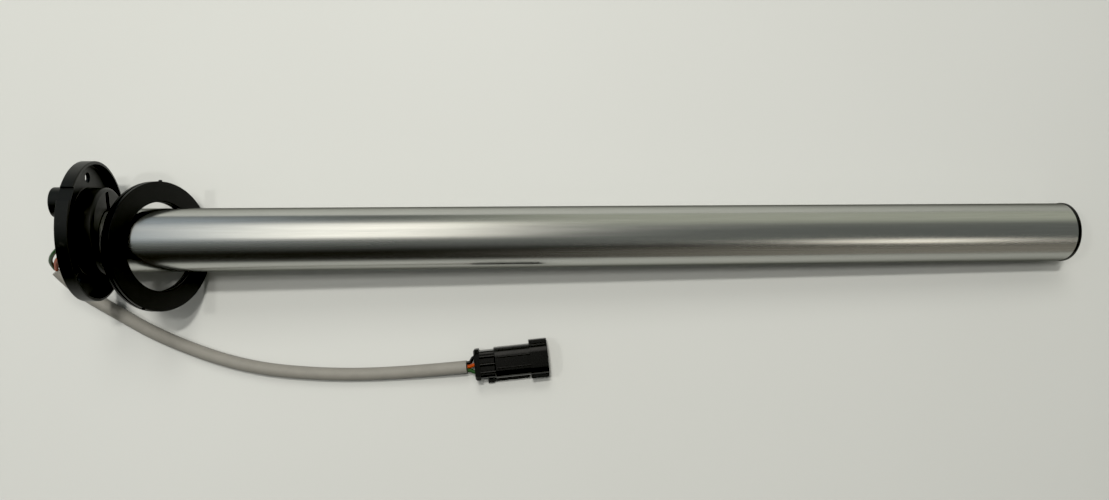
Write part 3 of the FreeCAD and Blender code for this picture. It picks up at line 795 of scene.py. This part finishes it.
def makeTube(materials):
    long = tube["to"] - tube["from"]
    sleeve = grow("tube_sleeve", sleeveTree(), {
        "Length": long, "Radius": tube["radius"], "Wall": tube["wall"], "Edge": tube["edge"],
        "Steps": tube["steps"], "Material": materials["tube_aluminium"]})
    y, z = head["tubeAt"]
    sleeve.data.transform(Matrix.Translation((tube["from"] + long / 2, y, z)) @ quarter("Y"))
    form = bmesh.new()
    form.from_mesh(sleeve.data)
    bmesh.ops.recalc_face_normals(form, faces=form.faces)
    form.to_mesh(sleeve.data)
    form.free()
    drillR, drillAt = tube["bleed"]
    drill = peg(0, tube["radius"] + 2, drillR, steps=32)
    down = Matrix.Translation((drillAt, y, z)) @ quarter("Y")
    carve(sleeve, [("DIFFERENCE", drill, down)])
    finished(smoothEdges(sleeve), ownFrame, "tube_aluminium", "outer_tube")
    print("tube ready")


foot = {
    "rimR": 16.45,
    "end": 520.0,
    "round": 0.7,
    "plug": (507.0, 14.95, 13.15),  # inner end, radius, bore radius
    "inletR": 4.0,
    "slots": (4, 5.8, 4.0, 3.0),  # count, distance out, long, wide
}


def makeFoot(materials):
    f = foot
    inner, plugR, boreR = f["plug"]
    top = tube["to"]
    cap = meshObject("foot_plug", turnedForm([
        (f["end"], 0), (f["end"], f["rimR"], f["round"]), (top, f["rimR"], 0.15), (top, plugR),
        (inner, plugR, 0.3), (inner, boreR, 0.3), (top, boreR, 0.3), (top, 0)]), materials["foot_plastic"])
    y, z = head["tubeAt"]
    tools = [("DIFFERENCE", peg(top, f["end"], f["inletR"], 0.25), at(0, 0))]
    count, near, long, wide = f["slots"]
    for k in range(count):
        slit = bar(top - 1, f["end"] + 1, long, wide, 0.4)
        turn = math.radians((k + 0.5) * 360 / count)
        place = Matrix.Rotation(turn, 4, "X") @ Matrix.Translation((0, near + long / 2, 0))
        tools.append(("DIFFERENCE", slit, place))
    place = ownFrame @ Matrix.Translation((0, y, z))
    finished(smoothEdges(carve(cap, tools)), place, "foot_plastic", "foot_cap")
    print("foot ready")


def dressNodes(materials):
    # the frame's materials are named for their slots, some with a number behind a dot
    for name, node in sorted(nodes.items()):
        for place in node.material_slots:
            slot = place.material.name.split(".")[0] if place.material else ""
            if slot in materials:
                place.material = materials[slot]
    print("nodes dressed:", len(nodes))


makeCamera()
makeTable()
makeRoom()
materials = makeMaterials()
makeCable(materials)
makeHead(materials)
makeRing(materials)
makeTube(materials)
makeFoot(materials)
dressNodes(materials)
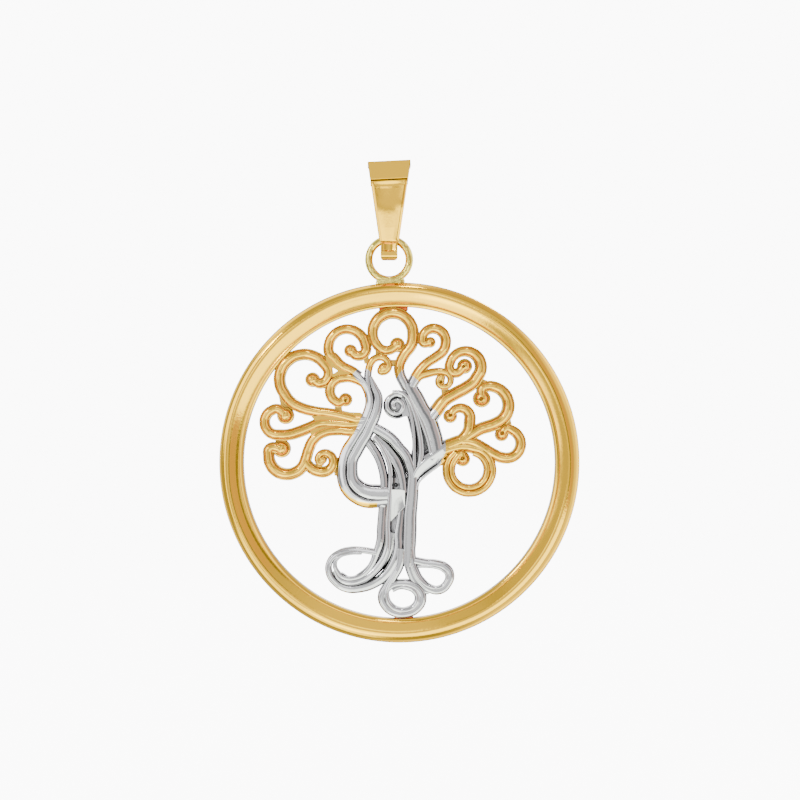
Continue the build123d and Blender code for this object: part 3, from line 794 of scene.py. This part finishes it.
def bailHalfWidth(u, v):
    widening = bail["topHalf"] - bail["waistHalf"]
    plate = bail["waistHalf"] + widening * (v - bail["lip"]) / (bail["top"] - bail["lip"])
    if v > bail["lip"] - bail["lipReach"][0]:
        return plate if u > 0 else max(plate, bail["toeHalf"])
    rise = v - bail["bottom"]
    if rise >= bail["toeRound"]:
        return bail["toeHalf"]
    fall = bail["toeRound"] - max(rise, 0)
    return bail["toeHalf"] - bail["toeRound"] + (bail["toeRound"] ** 2 - fall ** 2) ** 0.5


def acrossShares(half):
    # Shares of the half width: close together on the rim, then evenly over the plate
    rim = bail["rim"] / half
    inner = [(2 * number / bail["columns"] - 1) * (1 - rim) for number in range(bail["columns"] + 1)]
    edge = [1 - row * rim for row in bail["rimRows"]]
    return [-share for share in edge] + inner + edge[::-1]


def plateDepth(share, half, v):
    # How far the front plate stands back there, for its chamfered edges, its rims and its dish
    low, high = bail["toeDishEnds"]
    toeShare = bail["toeDishShare"]
    if bail["bottom"] + low < v < bail["lip"] - high and abs(share) < toeShare:
        return bail["toeDish"] * (1 - (share / toeShare) ** 2)
    if not bail["lip"] - bail["lipReach"][1] < v < bail["crease"]:
        return 0
    fade = min(1, (bail["crease"] - v) / bail["dishFade"])
    inset = (1 - abs(share)) * half
    rim = bail["rim"]
    chamferWidth, bevelEnd, bevelWidth = [part * rim for part in bail["rimShares"]]
    if inset < chamferWidth:
        return bail["bevel"] + bail["chamfer"] * (1 - inset / chamferWidth)
    if inset < bevelEnd:
        return bail["bevel"] * (bevelEnd - inset) / bevelWidth
    reach = (abs(share) * half / (half - rim)) ** 2
    return fade * (bail["step"] + bail["dish"] * (1 - min(1, reach)))


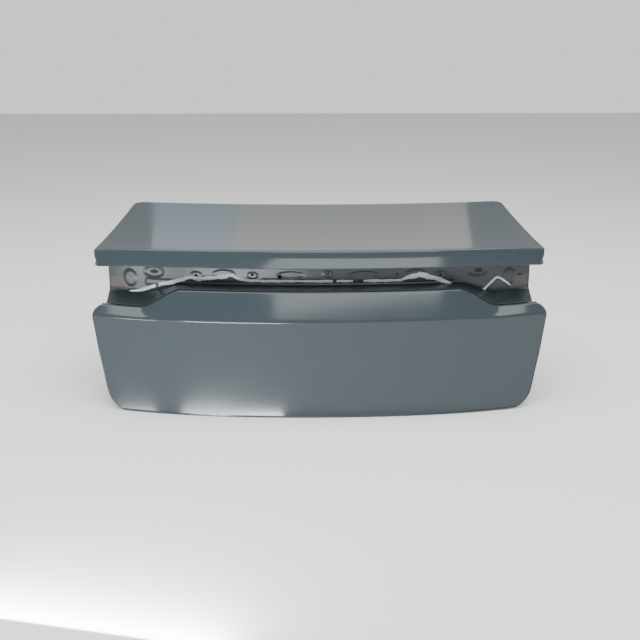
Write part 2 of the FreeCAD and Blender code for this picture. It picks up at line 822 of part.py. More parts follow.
# Mastic and sealer
def mastic(places, in_deck):
    """Drops of mastic between the outer skins and the inner panel."""
    clear = seam_gap / 2 + 0.01
    space = hollow(clear, inner_t + clear)
    drops = []
    for x, v in places:
        for at in {x, -x}:
            if in_deck:
                drop = cylinder(mastic_r, (at, v, -80), (0, 0, 1), 120)
            else:
                drop = cylinder(mastic_r, (at, -480, v), (0, 1, 0), 200)
            drops.append(max(drop.common(space).Solids, key=lambda solid: solid.Volume))
    return Part.makeCompound(drops)


def seam_sealer():
    """A brushed bead along the corner between the recess's back wall and its floor."""
    def path(x):
        return recess_path(x)[1:2]
    bead = sheet(path, -1.5, -seam_gap / 2)
    keep = box((-sealer_half_run, -560, -300), (sealer_half_run, 200, 100))
    return one_solid(bead.common(keep))


pieces = {
    "outer_upper": outer_upper(),
    "outer_lower": outer_lower(),
    "recess_panel": recess_panel(),
    "inner_panel": inner_panel(),
    "hinge_reinforcement_left": hinge_reinforcement(-1),
    "hinge_reinforcement_right": hinge_reinforcement(1),
    "hinge_weld_nuts": hinge_weld_nuts(),
    "latch_reinforcement": latch_reinforcement(),
    "latch_weld_nuts": latch_weld_nuts(),
    "lamp_weld_nuts": lamp_weld_nuts(),
    "corner_bracket_left": corner_bracket(-1),
    "corner_bracket_right": corner_bracket(1),
    "brace_left": brace("left"),
    "brace_centre": brace("centre"),
    "brace_right": brace("right"),
    "deck_mastic": mastic(deck_mastic_places, True),
    "rear_mastic": mastic(rear_mastic_places, False),
    "seam_sealer": seam_sealer(),
}
for name, shape in pieces.items():
    shape.exportStep("parts/" + name + ".step")
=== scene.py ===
import bpy
import bmesh
import math
import numpy as np
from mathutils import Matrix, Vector


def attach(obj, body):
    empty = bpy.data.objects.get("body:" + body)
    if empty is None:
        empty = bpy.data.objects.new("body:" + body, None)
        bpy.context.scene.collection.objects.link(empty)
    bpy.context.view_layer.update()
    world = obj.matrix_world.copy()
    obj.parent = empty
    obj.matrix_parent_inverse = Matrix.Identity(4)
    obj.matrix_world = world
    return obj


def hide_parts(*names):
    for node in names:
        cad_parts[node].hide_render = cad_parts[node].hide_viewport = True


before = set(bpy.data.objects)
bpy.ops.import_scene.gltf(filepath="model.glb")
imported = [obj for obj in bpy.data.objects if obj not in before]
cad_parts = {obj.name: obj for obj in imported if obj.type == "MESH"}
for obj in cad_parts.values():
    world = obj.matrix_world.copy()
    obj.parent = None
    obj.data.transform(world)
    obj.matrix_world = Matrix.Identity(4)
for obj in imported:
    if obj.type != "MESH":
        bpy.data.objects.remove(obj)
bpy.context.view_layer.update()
print("stage 1: frame loaded,", len(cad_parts), "nodes")

# Form of the lid, in millimetres.
lidForm = {
    "halfWidth": 620.0, "bowSquare": 59.0, "bowFourth": 23.0,
    "frontY": 18.4, "frontZ": 32.0, "frontBow": 70.0, "frontDrop": 5.0, "halfFront": 555.0,
    "deckSag": -7.0, "lipY": -366.0, "lipZ": -12.0, "lipArch": 8.0, "flankDrop": 10.0,
    "flankStart": 420.0, "lipHeight": 46.0, "lipTaper": -6.0, "lipFlare": 17.0, "lipSag": -2.2,
    "recessDepth": 68.0, "returnRise": 4.0, "wallGap": 0.9,
    "topEdgeY": -385.0, "topEdgeZ": -120.0, "pocketDrop": 52.0, "pocketStart": 372.0,
    "pocketEnd": 492.0, "topFlange": 16.0, "topFall": 3.0, "floorRise": 26.0,
    "swageY": -414.0, "swageZ": -197.0, "bottomY": -429.0, "bottomZ": -463.9, "faceSag": -10.4,
}


def bowAt(x):
    share = x / lidForm["halfWidth"]
    return lidForm["bowSquare"] * share ** 2 + lidForm["bowFourth"] * share ** 4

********

- Exercise objective -
Only the lines from the line with "return one_solid(bead.common(keep))" to the line with "before = set(bpy.data.objects)", inclusive, are to be printed, exactly as they appear.

- Task output -
    return one_solid(bead.common(keep))


pieces = {
    "outer_upper": outer_upper(),
    "outer_lower": outer_lower(),
    "recess_panel": recess_panel(),
    "inner_panel": inner_panel(),
    "hinge_reinforcement_left": hinge_reinforcement(-1),
    "hinge_reinforcement_right": hinge_reinforcement(1),
    "hinge_weld_nuts": hinge_weld_nuts(),
    "latch_reinforcement": latch_reinforcement(),
    "latch_weld_nuts": latch_weld_nuts(),
    "lamp_weld_nuts": lamp_weld_nuts(),
    "corner_bracket_left": corner_bracket(-1),
    "corner_bracket_right": corner_bracket(1),
    "brace_left": brace("left"),
    "brace_centre": brace("centre"),
    "brace_right": brace("right"),
    "deck_mastic": mastic(deck_mastic_places, True),
    "rear_mastic": mastic(rear_mastic_places, False),
    "seam_sealer": seam_sealer(),
}
for name, shape in pieces.items():
    shape.exportStep("parts/" + name + ".step")
=== scene.py ===
import bpy
import bmesh
import math
import numpy as np
from mathutils import Matrix, Vector


def attach(obj, body):
    empty = bpy.data.objects.get("body:" + body)
    if empty is None:
        empty = bpy.data.objects.new("body:" + body, None)
        bpy.context.scene.collection.objects.link(empty)
    bpy.context.view_layer.update()
    world = obj.matrix_world.copy()
    obj.parent = empty
    obj.matrix_parent_inverse = Matrix.Identity(4)
    obj.matrix_world = world
    return obj


def hide_parts(*names):
    for node in names:
        cad_parts[node].hide_render = cad_parts[node].hide_viewport = True


before = set(bpy.data.objects)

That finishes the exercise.